Translated into 24 languages, with more than 55 published editions, its circulation was considerable. Rabinbach’s research suggests that there were also five illegal editions, various “camouflaged” and “miniature” ones, and even versions hidden in copies of plays and poems such as Friedrich Schiller’s Wallenstein and Johann Wolfgang von Goethe’s Hermann und Dorothea for smuggling into Germany. Even the American department store Gimbels New York featured the book in its advertising.

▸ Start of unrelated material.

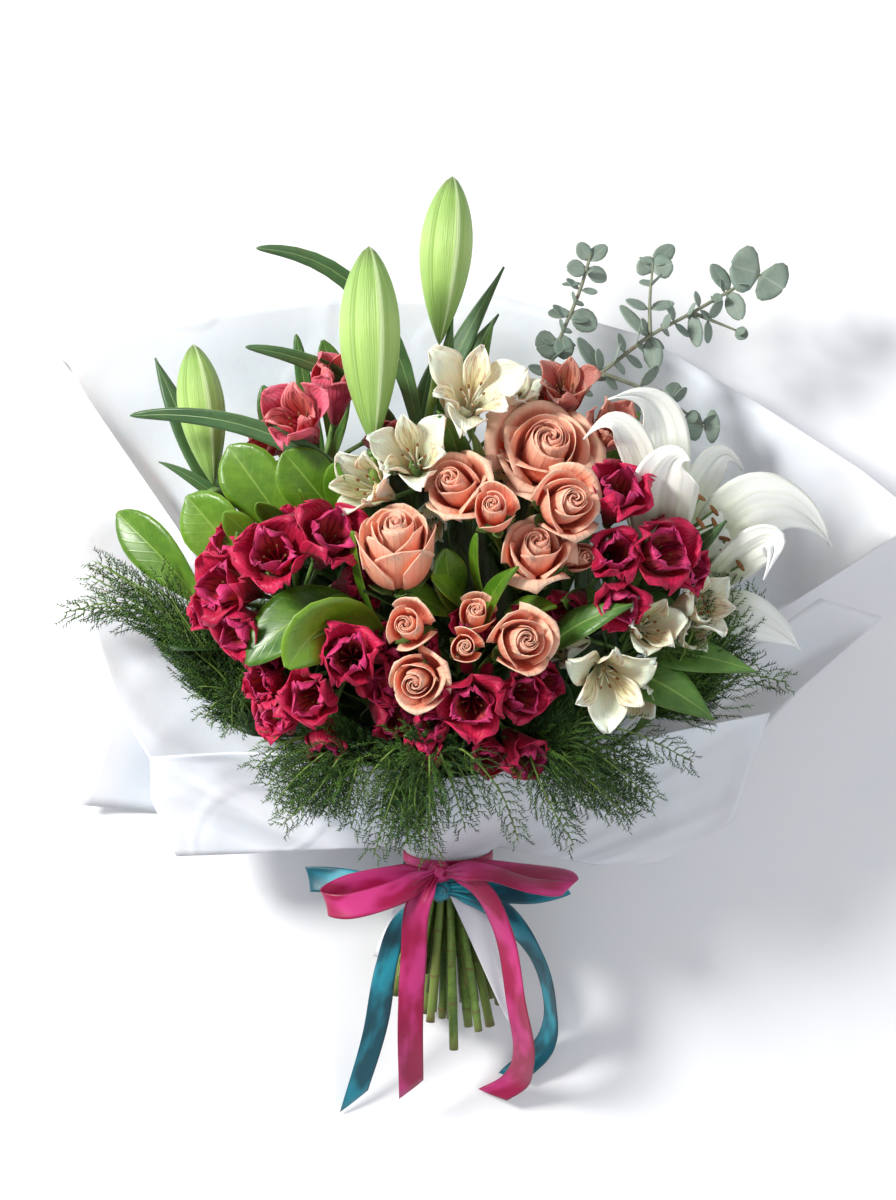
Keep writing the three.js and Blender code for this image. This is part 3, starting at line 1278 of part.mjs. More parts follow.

However, Rabinbach says the book is not entirely unimpeachable. Several scholars have claimed that some of its testimonies are false and sources fabricated. “It demonstrates the innate power of conspiracy theory, and its ability to influence public opinion and historical memory, despite a palpable absence of logic and truth,” says Rabinbach.

Moreover, the book conceptualised the Germans as victims of political terror, while today, the accepted reality is that the Nazis came to power through popular support, not the Reichstag fire. “Certain erroneous information presented in The Brown Book became dangerously influential both inside and outside Germany,” says Rabinbach. “It shaped the way the world viewed Nazism for more than thirty years.”

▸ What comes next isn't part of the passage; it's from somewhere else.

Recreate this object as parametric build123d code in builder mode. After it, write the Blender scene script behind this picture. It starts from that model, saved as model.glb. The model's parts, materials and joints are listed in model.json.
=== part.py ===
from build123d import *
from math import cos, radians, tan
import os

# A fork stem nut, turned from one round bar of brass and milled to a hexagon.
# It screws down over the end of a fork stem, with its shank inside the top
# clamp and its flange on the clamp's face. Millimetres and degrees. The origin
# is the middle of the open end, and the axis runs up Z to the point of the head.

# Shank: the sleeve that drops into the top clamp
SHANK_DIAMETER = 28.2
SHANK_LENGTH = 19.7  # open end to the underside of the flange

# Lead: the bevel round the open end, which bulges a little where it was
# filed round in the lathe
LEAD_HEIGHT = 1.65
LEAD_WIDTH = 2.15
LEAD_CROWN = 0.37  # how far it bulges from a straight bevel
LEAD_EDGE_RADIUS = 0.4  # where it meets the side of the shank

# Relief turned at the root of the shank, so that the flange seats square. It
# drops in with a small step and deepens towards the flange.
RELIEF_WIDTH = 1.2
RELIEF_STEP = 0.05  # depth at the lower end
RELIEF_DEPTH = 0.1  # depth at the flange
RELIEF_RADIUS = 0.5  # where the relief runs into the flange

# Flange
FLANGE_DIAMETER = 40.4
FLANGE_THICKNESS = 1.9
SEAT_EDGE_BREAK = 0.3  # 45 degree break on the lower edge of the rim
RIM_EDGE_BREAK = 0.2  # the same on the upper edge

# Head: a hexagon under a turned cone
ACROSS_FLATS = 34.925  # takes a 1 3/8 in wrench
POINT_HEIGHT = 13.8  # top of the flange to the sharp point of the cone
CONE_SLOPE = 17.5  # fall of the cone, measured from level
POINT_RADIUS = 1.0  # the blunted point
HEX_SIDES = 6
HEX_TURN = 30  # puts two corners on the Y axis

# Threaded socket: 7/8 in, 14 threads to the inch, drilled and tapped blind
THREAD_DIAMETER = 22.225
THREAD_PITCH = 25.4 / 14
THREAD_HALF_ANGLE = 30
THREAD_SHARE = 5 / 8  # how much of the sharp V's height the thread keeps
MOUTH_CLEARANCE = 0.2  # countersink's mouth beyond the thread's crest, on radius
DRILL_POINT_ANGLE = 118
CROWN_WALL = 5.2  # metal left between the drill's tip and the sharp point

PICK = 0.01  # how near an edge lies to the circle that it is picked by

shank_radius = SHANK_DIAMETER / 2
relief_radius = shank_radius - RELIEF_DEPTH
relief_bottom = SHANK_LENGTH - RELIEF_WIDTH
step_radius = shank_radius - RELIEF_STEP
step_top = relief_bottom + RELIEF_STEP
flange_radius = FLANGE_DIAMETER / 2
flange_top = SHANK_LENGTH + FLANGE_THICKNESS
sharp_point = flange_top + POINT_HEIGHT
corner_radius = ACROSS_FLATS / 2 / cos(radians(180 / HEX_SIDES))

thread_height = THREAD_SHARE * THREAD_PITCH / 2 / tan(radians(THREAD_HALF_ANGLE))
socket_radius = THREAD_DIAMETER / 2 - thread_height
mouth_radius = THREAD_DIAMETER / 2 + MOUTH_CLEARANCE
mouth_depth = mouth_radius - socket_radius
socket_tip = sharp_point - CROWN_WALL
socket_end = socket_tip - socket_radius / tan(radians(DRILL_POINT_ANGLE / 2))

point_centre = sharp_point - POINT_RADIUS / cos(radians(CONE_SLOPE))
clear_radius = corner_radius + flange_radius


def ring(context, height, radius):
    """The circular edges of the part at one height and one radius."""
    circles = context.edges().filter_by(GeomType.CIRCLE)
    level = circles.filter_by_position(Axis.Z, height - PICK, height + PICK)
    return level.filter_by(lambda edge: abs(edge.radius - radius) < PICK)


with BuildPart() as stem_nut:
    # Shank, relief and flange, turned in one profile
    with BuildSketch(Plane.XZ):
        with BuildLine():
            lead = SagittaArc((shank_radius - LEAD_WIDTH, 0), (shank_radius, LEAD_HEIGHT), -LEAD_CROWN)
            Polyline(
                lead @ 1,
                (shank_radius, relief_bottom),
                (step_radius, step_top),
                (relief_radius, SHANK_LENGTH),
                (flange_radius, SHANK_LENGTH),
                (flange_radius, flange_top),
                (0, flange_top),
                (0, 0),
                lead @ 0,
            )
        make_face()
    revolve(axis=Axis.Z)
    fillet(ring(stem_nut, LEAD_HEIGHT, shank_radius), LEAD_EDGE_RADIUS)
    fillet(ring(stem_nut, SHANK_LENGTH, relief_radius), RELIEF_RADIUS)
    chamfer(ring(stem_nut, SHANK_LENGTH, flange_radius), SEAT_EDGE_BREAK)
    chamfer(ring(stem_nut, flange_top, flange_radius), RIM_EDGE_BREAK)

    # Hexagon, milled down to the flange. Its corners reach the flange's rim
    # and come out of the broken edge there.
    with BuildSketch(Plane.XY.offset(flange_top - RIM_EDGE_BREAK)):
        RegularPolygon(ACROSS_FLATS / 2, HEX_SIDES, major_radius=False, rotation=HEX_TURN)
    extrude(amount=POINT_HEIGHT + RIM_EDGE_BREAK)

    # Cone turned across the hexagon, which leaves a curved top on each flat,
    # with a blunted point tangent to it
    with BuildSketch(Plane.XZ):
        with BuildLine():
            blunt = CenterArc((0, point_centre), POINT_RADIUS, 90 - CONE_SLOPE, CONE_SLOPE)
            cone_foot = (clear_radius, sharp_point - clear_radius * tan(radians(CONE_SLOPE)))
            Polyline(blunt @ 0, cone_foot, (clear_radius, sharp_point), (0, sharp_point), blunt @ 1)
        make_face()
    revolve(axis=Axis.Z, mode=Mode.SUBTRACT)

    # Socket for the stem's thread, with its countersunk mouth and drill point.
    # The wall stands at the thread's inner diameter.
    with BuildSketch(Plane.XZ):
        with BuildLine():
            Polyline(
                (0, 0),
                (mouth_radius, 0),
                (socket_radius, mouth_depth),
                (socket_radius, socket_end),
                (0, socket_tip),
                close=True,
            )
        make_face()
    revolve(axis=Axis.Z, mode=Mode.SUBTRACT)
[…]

Dubious though some of its political content may be, the sad truth is that its account of what was befalling Jews in Germany, and its suggestion of what lay in store for them, would prove frighteningly accurate. With the declaration of war in 1939, the Nazis stepped up their legislated persecution of Jews, and carried out the brutal acts of which The Brown Book warns. Phrases such as “living targets”, “the classification of sub-men”, and “liquidation of the Jewish question” in the text would all come to pass in the horrific nightmare of the Holocaust.

Whether we take seriously the conspiracy theories of the book’s creator, Willi Munzenberg and Katz, their work clearly suggests that their concern about the fate of Europe’s Jews was founded. As frightening as it may be to consider, the reality is that the events which would unfold after 1933 were effectively foretold, raising serious questions about how many people knew about what would happen in Nazi Germany before it came to pass.